AW: My belief is bad weather often makes a shot. Whether it’s high winds, blowing snow or soaking rain, I get out there as long as I can protect myself and my camera. Weather makes for painterly effects: wind can be transferred into long impressionistic exposures where that sense of contrast between blurred motion and sharp focus subjects is often the difference between a mediocre photo and a great photo. So I look at bad weather conditions as the time to bundle up and get out the door!

ET: What is your advice for someone wanting to become a better than average photographer? What does it take to do this?

AW: No restraints! Just do it! There is an amazing amount of education being offered free through the internet. And some of the world’s best photographers offer amazing trips and workshops. I’d take advantage of that. Just jump in and immerse yourself into the world of photography and you will learn quickly.

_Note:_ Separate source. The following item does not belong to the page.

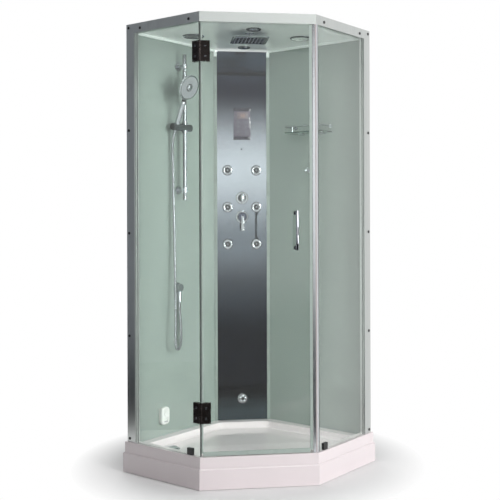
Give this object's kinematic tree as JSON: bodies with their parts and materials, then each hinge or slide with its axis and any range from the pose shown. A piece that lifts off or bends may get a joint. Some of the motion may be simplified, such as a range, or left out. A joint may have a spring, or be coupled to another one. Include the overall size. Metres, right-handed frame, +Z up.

ET: How do you determine where to go when you’re going to film your next show and how long does it take to arrange each edition of your show?

AW: My location choices for “Art Wolfe’s Travels to the Edge” were based on 30 years of knowledge about the world. After months of research and arrangements, each episode took an average of two weeks to film. The post production process added another couple months. It is a long process to get from idea to actual broadcast.

ET: Where did the name “Travels to the Edge” come from? (It’s a great line!)

AW: “Travels to the Edge” is based on my book Edge of the Earth, Corner of the Sky. It seemed like I traveled to the edges of the earth to photograph for that book. For the show name, my staff and I threw out words and started mixing and matching and ultimately settled upon “Travels to the Edge.” I thank you for the compliment and I agree, it’s a great line!